HALKI SUİSTİMAL ETTİLER
Sempatizanları artan cemaatin ekonomik, siyasi ve toplumsal baskı gücünün de arttığı kaydedildi. Gülen'in gizli ve açık talimatları ile cemaatin eğitim, yargı ve emniyet teşkilatlarında kadrolaştığı ve bu kadroların yasadan kaynaklanan yetkilerini devlet, millet menfaati yerine cemaatin hedefleri doğrultusunda kullandığı ifade edildi. 17 Aralık Operasyonu'nda da mesleki sıfatını siyasi şantaj malzemesi haline getiren bazı savcıların, mensubu oldukları Gülen cemaatinin lehine savcılık yaptığı öne sürüldü. 17 Aralık Operasyonu'nun hükümeti iktidardan uzaklaştırma hamlesi olduğu belirtilerek, operasyonlarda milli ekonomik sırlar ile MİT'in devlet sırrı niteliğindeki faaliyetlerinin ifşa edildiği, hukuka aykırı teknik takip yapılarak basına servis yapıldığı anlatıldı. Dilekçede, "Yaşanan süreç, hedefin ne pahasına olursa olsun meşru hükümeti yıkmak olduğunu bizlere göstermiştir. Kanunsuz dinlemeler, değiştirilen tapeler ve montaj kasetlerle oluşturulan yüksek bütçeli 17 Aralık prodüksiyonunda, ilgili savcıların avcı ve atıcı rolü, kaos senaryosunun hocalar ve localar tarafından kaleme alındığının en büyük delilidir. Yargıyı tek ve tekel güç olarak mensubu olduğu cemaatin emrine veren bu zihniyet, Cumhuriyet rejimini, Gülen'in rejimi haline getirmeye azmetmiş oligarşik tabanlı bir anlayıştır" denildi.

DARBE TEŞEBBÜSÜ
Dilekçede, "Bir Müslüman olarak dinin kamil hüvviyetine 'diyalog' herzesi ile saldıran Fethullah Gülen ve avanesinin hak ettiği cezaya çarptırılmasını talep ediyoruz" denildi. Gülen ve cemaate bağlı yargı mensubu ile kolluk güçlerinin tespit edilmesi istenirken, bu kişilerin "örgüt kurma, örgütlü darbe teşebbüsü, örgütlü dolandırıcılık ve memuriyet görevini suistimal" suçlarından yargılanması talep edildi. Hüdaverdi Yıldırım'ın suç duyurusu, 2014/28340 dosya numarasıyla işleme konularak, İstanbul Cumhuriyet savcılarından Erhan Gülcan'a tevzi edildi.

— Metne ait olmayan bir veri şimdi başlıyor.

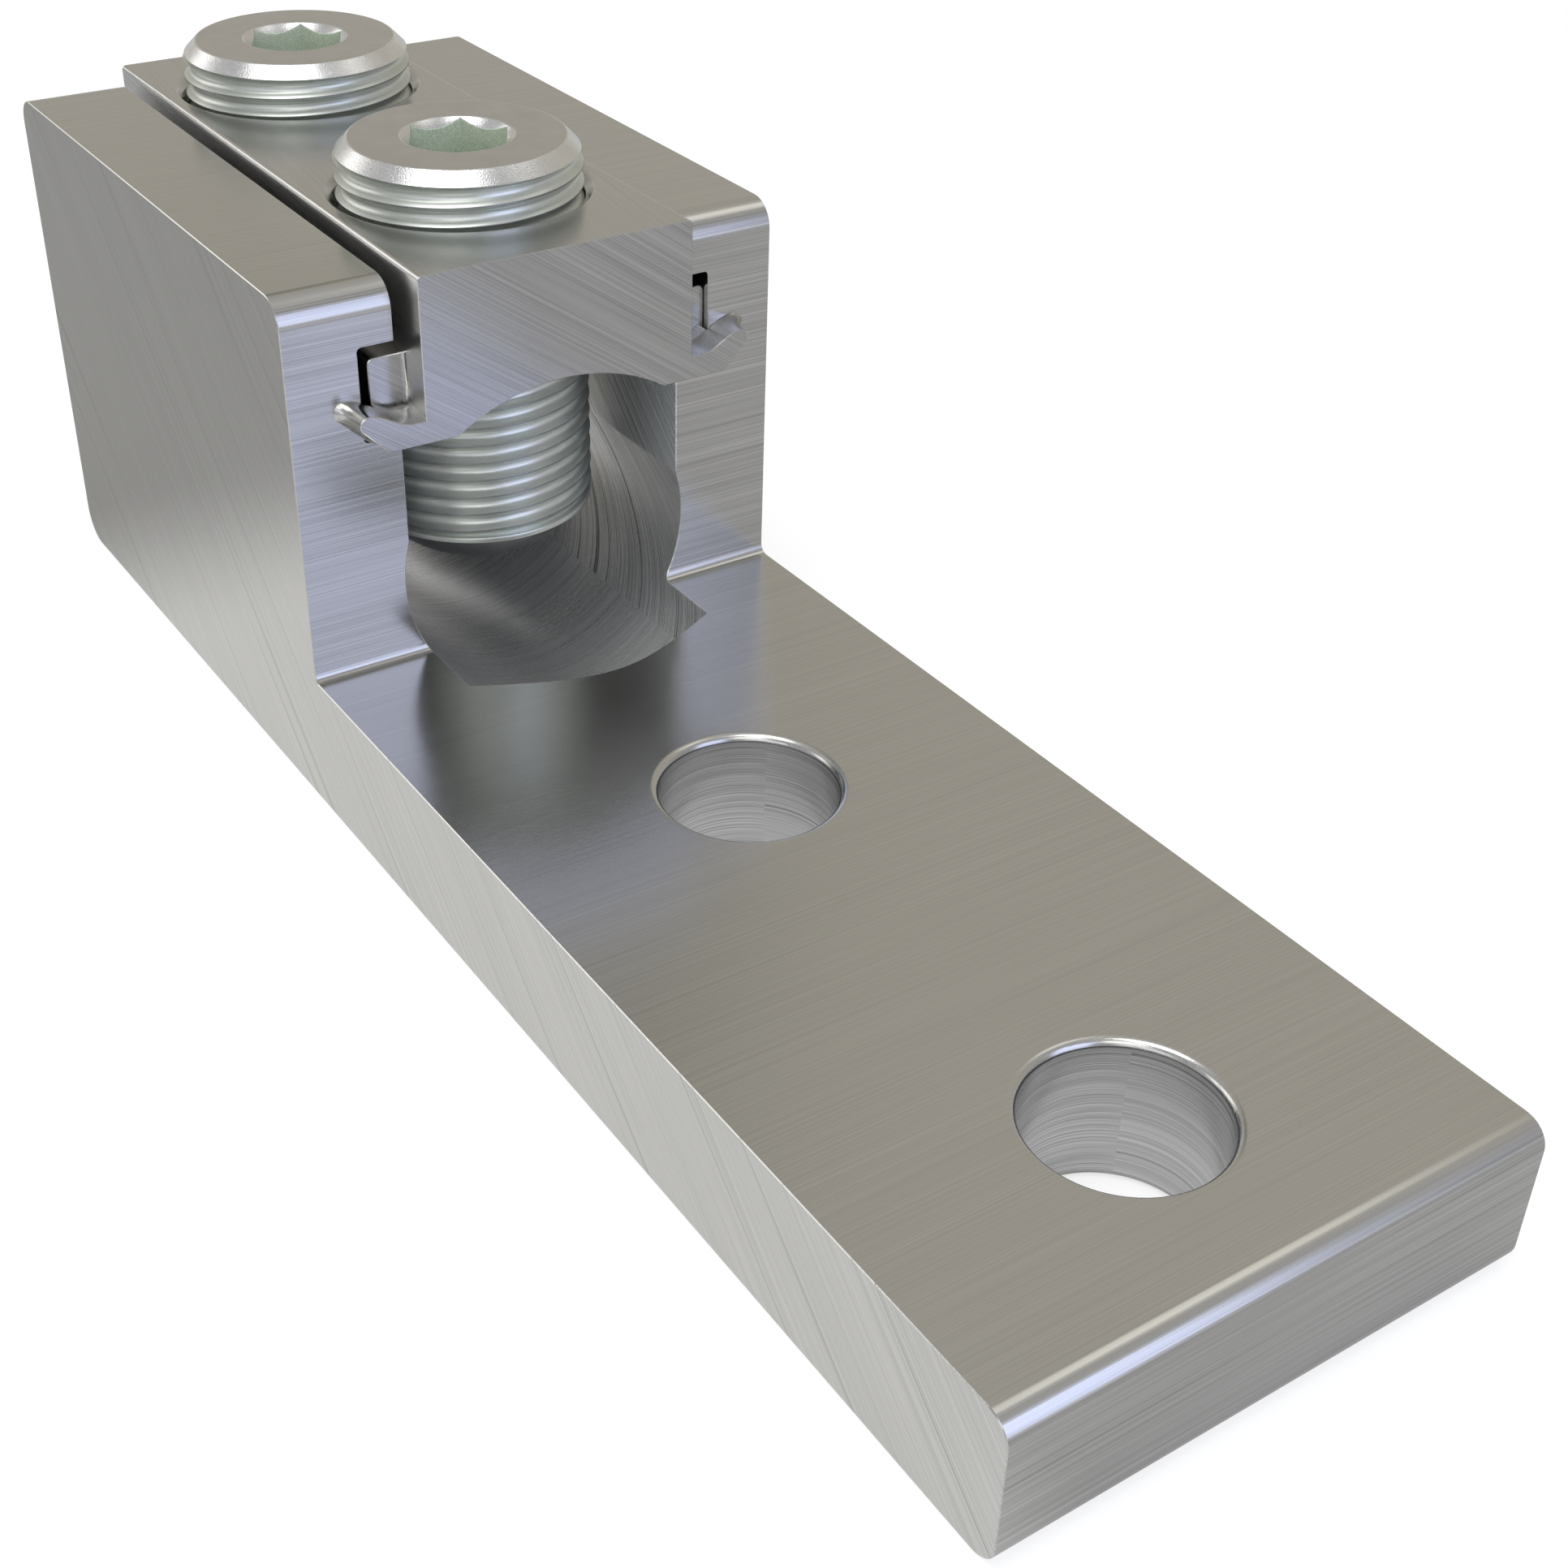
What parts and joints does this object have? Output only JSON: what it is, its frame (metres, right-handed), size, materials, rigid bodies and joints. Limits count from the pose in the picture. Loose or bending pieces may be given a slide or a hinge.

ÖRGÜT LİDERİ FETHULLAH GÜLEN
Paralel yapı hakkında yapılan suç duyurusunda avukat Hüdaverdi Yıldırım, Fethullah Gülen'in örgüt yöneticisi olduğunu belirtti. Dilekçede "Bahsi geçen suçların faillerini azmettiren, 'Hoca' namıyla maruf Fethullah Gülen, örgüt yöneticisi ve azmettirici olarak işlenen suçlardan ayrı ayrı yargılanmalıdır" ifadesi kullanıldı. Cemaatin meşru hükümet, hukuk ve yargıya yargıç cübbesiyle savaş açmasının yanı sıra, İslam dinine de din alimi ve hoca kimliği üzerinden, 'Hoca' cübbesiyle savaş açtığı belirtildi. Cemaatin, Müslümanların samimiyetlerini kullanarak topladıkları paralarla savaş açtığı iddia edildi. Suçlanan kişilerin dini ve milli hassasiyetleri suistimal ettikleri ileri sürüldü.